Реалистичность затеи — вопрос отдельный, однако интерес она вызвала живой. После распада СССР постсоветская Россия сначала сознательно следовала в чужом фарватере, надеясь встроиться в мир западных представлений, а затем все больше замыкалась в собственной обиде на то, что из этого ничего не получалось. Обида способствовала формированию охранительной, оборонительной идеологии, вдохновлявшей не на выход за свои пределы, а на укрепление ограды от хаотично меняющегося и опасного мира.
В этом смысле перестройка и современность — антиподы. Оптимистичный идеализм конца 1980-х — противоположный полюс мрачного реализма середины 2010-х.

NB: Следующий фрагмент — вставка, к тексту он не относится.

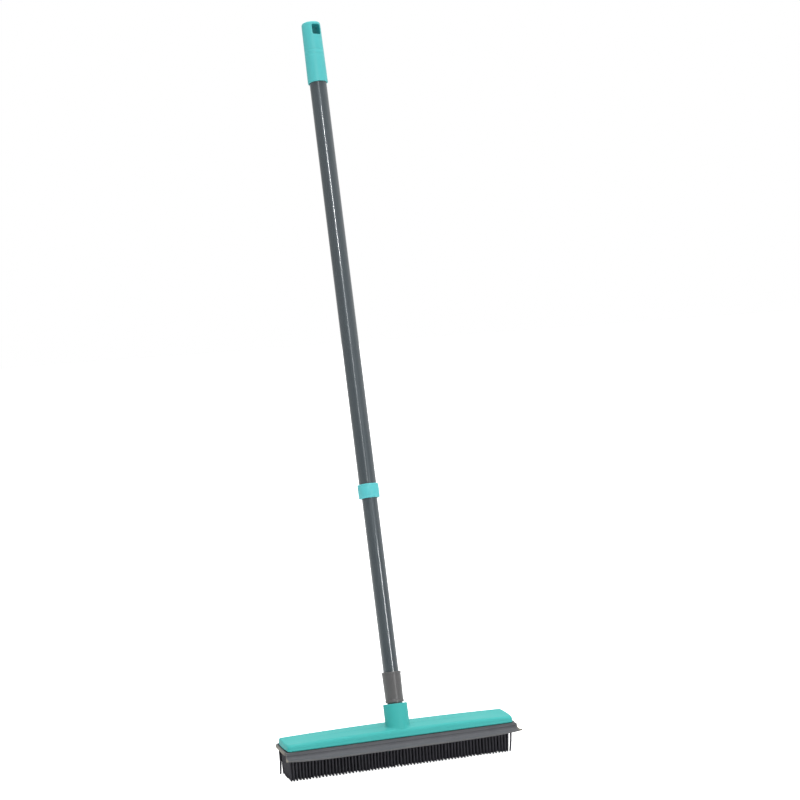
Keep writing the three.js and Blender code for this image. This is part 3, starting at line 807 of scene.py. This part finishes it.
def makeBristles(look):
    chance = random.Random(look["seed"])
    sheetBottom = blockHigh.z - look["sheet"]
    rootZ = sheetBottom + look["rootSunk"]
    firstRow = blockLow.y + look["rowMargin"]
    rows = int(round((blockHigh.y - blockLow.y - 2 * look["rowMargin"]) / look["rowPitch"])) + 1
    columns = look["columns"]
    fingers = []
    for row in range(rows):
        rootY = firstRow + row * look["rowPitch"]
        splay = {0: -look["frontSplay"], rows - 1: look["frontSplay"]}.get(row, 0.0)
        for column in range(columns):
            rootX = look["firstColumn"] + column * look["columnPitch"]
            fromEnd = min(column, columns - 1 - column) * look["columnPitch"]
            zone = max(0.0, 1 - fromEnd / look["leanZone"])
            wave = sum(size * math.sin(rootX * along + row * across) for size, along, across in look["waves"])
            lean = -math.copysign(look["inwardLean"] * zone ** 2, rootX) + wave * (1 - zone)
            tipX = rootX + lean + chance.gauss(0, look["wander"])
            tipY = rootY + splay + chance.gauss(0, look["wander"])
            tipZ = blockLow.z + look["unevenTips"] * chance.random() ** 2
            bow = (chance.gauss(0, look["bow"]), chance.gauss(0, look["bow"]))
            fingers.append((Vector((rootX, rootY, rootZ)), Vector((tipX, tipY, tipZ)), bow))
    for rootX, rootY, tipX in look["strays"]:  # at two corners
        tip = Vector((tipX * mm, rootY * mm, blockLow.z + look["strayLift"]))
        fingers.append((Vector((rootX * mm, rootY * mm, rootZ)), tip, look["strayBow"]))
    solids = [fingerRings(look, *finger) for finger in fingers] + [sheetRings(look, sheetBottom)]
    points, faces = [], []
    for rings in solids:
        more, moreFaces = joinRings(rings, startCap=True, endCap=True, firstIndex=len(points))
        points += more
        faces += moreFaces
    makePiece("bristles", points, faces, "darkRubber", "head", "bristle_block",
              sharpAngle=60)
    print("bristles made:", len(fingers))


makeBristles(bristleLook)


# tubes of the pole
tubeLook = {"wall": 0.6 * mm, "edge": 0.15 * mm, "steps": 24}


def makeTube(name, node, body, look):
    low, high, radius = poleSpan(node)
    inner = radius - look["wall"]
    edge, steps = look["edge"], look["steps"]
    profile = [(radius, low + edge + (high - low - 2 * edge) * i / steps) for i in range(steps + 1)]
    profile += [(radius - edge, high), (inner + edge, high), (inner, high - edge)]
    profile += [(inner, low + edge), (inner + edge, low), (radius - edge, low)]
    points, faces = joinRings(turnedRings(profile), closeUp=True)
    makePiece(name, points, faces, "tubePaint", body, node)


# end piece of the lower tube, with the screw thread
adapterLook = {
    "shoulderGap": 1.2 * mm,  # above the socket's mouth
    "neck": 3.6 * mm,
    "neckRound": 0.4 * mm,
    "step": 0.4 * mm,
    "stepEdge": 0.3 * mm,
    "stepTop": 0.1 * mm,
    "lowerRadius": 11.6 * mm,
    "upperRadius": 12.15 * mm,
    "taperSteps": 10,
    "bead": 2.6 * mm,
    "edge": 0.5 * mm,
    "bore": 10.3 * mm,
    "smallEdge": 0.2 * mm,
    "boreBottom": 45 * mm,
    "core": 9.7 * mm,  # under the thread
    "coreTaper": (1.5 * mm, 2 * mm),
    "turns": 5,
    "pitch": 5 * mm,
    "threadStart": 2.4 * mm,
    "ridge": 1.2 * mm,
    "ridgeSides": 8,
    "turnSteps": 48,
    "runOut": 16,  # steps over which the thread rises to its full height
    "runOutLeast": 0.25,
}


def adapterProfile(look):
    low, high, beadRadius = poleSpan("thread_adapter")
    shoulder = socketTop + look["shoulderGap"]
    neckTop = shoulder + look["neck"]
    neckRadius = look["lowerRadius"] + look["step"]
    edge, small = look["stepEdge"], look["smallEdge"]
    narrow, rise = look["coreTaper"]
    beadLow = high - look["bead"]
    profile = [(look["core"] - narrow, low), (look["core"], low + rise), (look["core"], shoulder - small)]
    profile += [(neckRadius - edge, shoulder), (neckRadius, shoulder + edge), (neckRadius, neckTop - edge)]
    taperStart = (look["lowerRadius"], neckTop + look["neckRound"])
    taperEnd = (look["upperRadius"], beadLow - small)
    profile += rounded((neckRadius - look["stepTop"], neckTop), (look["lowerRadius"], neckTop), taperStart, 3)
    for i in range(1, look["taperSteps"] + 1):
        share = i / look["taperSteps"]
        profile.append(tuple(start + (end - start) * share for start, end in zip(taperStart, taperEnd)))
    beadEdge = look["edge"]
    beadFoot = (beadRadius, beadLow + beadEdge)
    profile += rounded((look["upperRadius"], beadLow), (beadRadius, beadLow), beadFoot, 3)
    profile += rounded((beadRadius, high - beadEdge), (beadRadius, high), (beadRadius - beadEdge, high), 4)
    bore = look["bore"]
    return profile + [(bore + small, high), (bore, high - small), (bore, look["boreBottom"])]


def threadRings(look):  # a ridge wound round the core
    low, _, _ = poleSpan("thread_adapter")
    steps = look["turns"] * look["turnSteps"]
    rings = []
    for i in range(steps + 1):
        turned = i / look["turnSteps"]
        angle = 2 * math.pi * turned
        outward = Vector((math.cos(angle), math.sin(angle), 0))
        centre = outward * look["core"] + Vector((0, 0, low + look["threadStart"] + look["pitch"] * turned))
        risen = min(1.0, i / look["runOut"], (steps - i) / look["runOut"])
        size = look["ridge"] * (look["runOutLeast"] + (1 - look["runOutLeast"]) * risen)
        ring = []
        for j in range(look["ridgeSides"]):
            around = 2 * math.pi * j / look["ridgeSides"]
            offset = outward * math.cos(around) + Vector((0, 0, 1)) * math.sin(around)
            ring.append(polePlace @ (centre + offset * size))
        rings.append(ring)
    return rings


def makeAdapter(look):
    points, faces = joinRings(turnedRings(adapterProfile(look)), startCap=True, endCap=True)
    more, moreFaces = joinRings(threadRings(look), startCap=True, endCap=True, firstIndex=len(points))
    makePiece("threadAdapter", points + more, faces + moreFaces, "adapterPlastic", "lower_pole",
              "thread_adapter", sharpAngle=35)


# ring on the end of the upper tube
collarLook = {
    "edge": 1.5 * mm,
    "mouthEdge": 0.3 * mm,
    "linePlace": 1.9 * mm,  # of the shallow line near each end
    "line": ((0, 0), (0.18, 0.25), (0.18, 0.5), (0.05, 0.8)),  # millimetres deep, and further in
    "bore": 11.65 * mm,
    "boreBottom": 6 * mm,
    "bushBore": 12.35 * mm,
    "bushTop": 5.5 * mm,
    "lipBore": 10.4 * mm,
    "lipHeight": 2.4 * mm,
}


def makeCollar(look):
    low, high, radius = poleSpan("twist_collar")
    edge, line, small = look["edge"], look["linePlace"], look["mouthEdge"]
    bore, bushBore, lipBore = look["bore"], look["bushBore"], look["lipBore"]
    profile = [(lipBore, low + small), (lipBore + small, low)]
    profile += rounded((radius - edge, low), (radius, low), (radius, low + edge), 6)
    profile += [(radius - deep * mm, low + line + along * mm) for deep, along in look["line"]]
    profile += [(radius - deep * mm, high - line - along * mm) for deep, along in reversed(look["line"])]
    profile += rounded((radius, high - edge), (radius, high), (radius - edge, high), 6)
    profile += [(bore + small, high), (bore, high - small), (bore, low + look["boreBottom"])]
    lipTop = low + look["lipHeight"]
    profile += [(bushBore, low + look["bushTop"]), (bushBore, lipTop), (lipBore, lipTop)]
    points, faces = joinRings(turnedRings(profile), closeUp=True)
    makePiece("twistCollar", points, faces, "collarTurquoisePaintedLight", "upper_pole",
              "twist_collar", sharpAngle=35)


# end cap with its hang hole
capLook = {
    "topRadius": 12.6 * mm,
    "edge": 2.6 * mm,
    "lowerEdge": 0.6 * mm,
    "dome": 0.8 * mm,
    "domeShares": (0.75, 0.5, 0.25, 0.02),  # of the flat top's radius
    "bore": 11.65 * mm,
    "boreEdge": 0.3 * mm,
    "boreRing": 40 * mm,
    "roofGap": 0.3 * mm,  # above the tube's end
    "roofCentre": 0.1 * mm,
    "grooves": (40.0, 46.5),  # millimetres below the top
    "grooveDepth": 0.14 * mm,
    "grooveShape": ((0, -0.45), (0.5, -0.25), (1, -0.08), (1, 0.08), (0.5, 0.25), (0, 0.45)),
    "grooveMargin": 3 * mm,
    "ringPitch": 5 * mm,
    "sharpAngle": 35,
    "holeWidth": 12.3 * mm,
    "holeHeight": 14.2 * mm,
    "holeRound": 1.8 * mm,
    "holeTopWall": 5.2 * mm,
    "holeTurn": 18,  # degrees
    "holeEdge": 0.5 * mm,
    "holeEdgeSteps": 3,
    "holeEdgeAngle": 50,
    "holeMargin": 0.1 * mm,
    "cutterReach": 20 * mm,
}


def capProfile(look):
    low, high, bottomRadius = poleSpan("hanging_cap")
    _, tubeEnd, _ = poleSpan("upper_tube")

    def radiusAt(place):
        return bottomRadius + (look["topRadius"] - bottomRadius) * (place - low) / (high - low)

    bore, small = look["bore"], look["boreEdge"]
    roof = tubeEnd + look["roofGap"]
    profile = [(look["roofCentre"], roof), (bore - small, roof), (bore, roof - small)]
    profile += [(bore, low + look["boreRing"]), (bore, low + small), (bore + small, low)]
    edgeTop = low + look["lowerEdge"]
    profile += rounded((bottomRadius - look["lowerEdge"], low), (bottomRadius, low),
                       (radiusAt(edgeTop), edgeTop), 4)
    margin = look["grooveMargin"]
    marks = sorted(high - depth * mm for depth in look["grooves"])
    shoulder = high - look["dome"] - look["edge"]
    place = low + margin
    for mark in marks + [shoulder]:
        while place < mark - margin:
            profile.append((radiusAt(place), place))
            place += look["ringPitch"]
        if mark < shoulder:
            profile += [(radiusAt(mark) - share * look["grooveDepth"], mark + shift * mm)
                        for share, shift in look["grooveShape"]]
            place = mark + margin
    steps = 8
    for i in range(steps + 1):
        angle = math.pi / 2 * i / steps
        profile.append((look["topRadius"] - look["edge"] * (1 - math.cos(angle)),
                        shoulder + look["edge"] * math.sin(angle)))
    flat = look["topRadius"] - look["edge"]
    return profile + [(flat * share, high - look["dome"] * share ** 2) for share in look["domeShares"]]


def makeCap(look):
    points, faces = joinRings(turnedRings(capProfile(look)), startCap=True, endCap=True)
    cap = makePiece("hangingCap", points, faces, "turquoisePaintedLight", "upper_pole",
                    "hanging_cap", look["sharpAngle"])
    cutHole(cap, look)


def cutHole(cap, look):  # hang hole right through the cap, turned a little to one side
    halfWide, halfHigh = look["holeWidth"] / 2, look["holeHeight"] / 2
    _, top, _ = poleSpan("hanging_cap")
    middle = top - look["holeTopWall"] - halfHigh
    holePlace = polePlace @ Matrix.Rotation(math.radians(look["holeTurn"]), 4, "Z")
    ring = outline(halfWide, -halfHigh, halfHigh, look["holeRound"], 2, 2, 6)
    reach = look["cutterReach"]
    rings = [[holePlace @ Vector((x, depth, middle + z)) for x, z in ring] for depth in (reach, -reach)]
    points, faces = joinRings(rings, startCap=True, endCap=True)
    mesh = bpy.data.meshes.new("holeCutter")
    mesh.from_pydata([tuple(p) for p in points], [], faces)
    cutter = bpy.data.objects.new("holeCutter", mesh)
    bpy.context.scene.collection.objects.link(cutter)
    cut = cap.modifiers.new("hole", "BOOLEAN")
    cut.operation = "DIFFERENCE"
    cut.solver = "EXACT"
    cut.object = cutter
    soft = cap.modifiers.new("holeEdge", "BEVEL")
    soft.width = look["holeEdge"]
    soft.segments = look["holeEdgeSteps"]
    soft.limit_method = "ANGLE"
    soft.angle_limit = math.radians(look["holeEdgeAngle"])
    bpy.context.view_layer.update()
    finished = bpy.data.meshes.new_from_object(cap.evaluated_get(bpy.context.evaluated_depsgraph_get()))
    cap.modifiers.clear()
    cap.data = finished
    finished.name = "hangingCap"
    finished.set_sharp_from_angle(angle=math.radians(look["sharpAngle"]))
    finished.materials.append(finish["turquoisePaintedShade"])
    toHole = holePlace.inverted()
    margin = look["holeMargin"]
    for face in finished.polygons:  # the hole's own walls, which get the painted shade
        spot = toHole @ face.center
        inWindow = abs(spot.x) < halfWide + margin and abs(spot.z - middle) < halfHigh + margin
        if inWindow and math.hypot(spot.x, spot.y) < look["topRadius"] - look["holeEdge"]:
            face.material_index = 1
    bpy.data.objects.remove(cutter)
    bpy.data.meshes.remove(mesh)


makeTube("lowerTube", "lower_tube", "lower_pole", tubeLook)
makeTube("upperTube", "upper_tube", "upper_pole", tubeLook)
makeAdapter(adapterLook)
makeCollar(collarLook)
makeCap(capLook)
print("pole made")


# finishes of the inner CAD pieces
innerFinishes = {
    "clamp_plate": "greyPlastic",
    "lock_plug": "plainNylon",
    "lock_cam": "plainNylon",
    "cam_retainer": "plainNylon",
    "guide_bush": "plainNylon",
}
innerFinishes.update({f"clamp_screw_{i}": "zincSteel" for i in range(1, 7)})
for node, finishName in innerFinishes.items():
    part = frame["nodes"][node]
    part.data.materials.clear()
    part.data.materials.append(finish[finishName])
print("inner pieces finished")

Но есть одно качество, которое роднит две эпохи. И тогда, и сейчас политика всецело доминировала над экономикой, политическая логика оттесняла на второй план соображения экономической необходимости и целесообразности. А робкие поползновения в сторону последней увядали, толком не получив развития. «Ускорение», предтечу перестройки и гласности, стоит сравнить с «модернизацией»-2008–2011. Оба были прежде всего лозунгами, смытыми политическим потоком и вскоре забытыми.
Однако несоответствие экономического базиса амбициозной политической надстройке стало роковым тогда, может оказаться самым слабым местом и сегодня.
Тридцать лет назад никто не мог представить себе, как близка череда потрясений, которая будет длиться десятилетиями. Общество, уставшее от застоя, символом которого стала череда правительственных похорон, искренне тянулось к переменам. Сейчас в это даже не принято верить, зато несть числа конспирологическим объяснениям, которые связывают перестройку с деятельностью разведок и агентов влияния.
Марксизм-ленинизм был в этом смысле щедрее: он верил в неизбежность прогресса и в то, что историей движут массы и объективные закономерности. На фоне торжества реакционного неверия ни во что, кроме корысти, крови и почвы, догмы истмата, от которых последнее советское поколение тошнило, кажутся едва ли не образцом исторического оптимизма.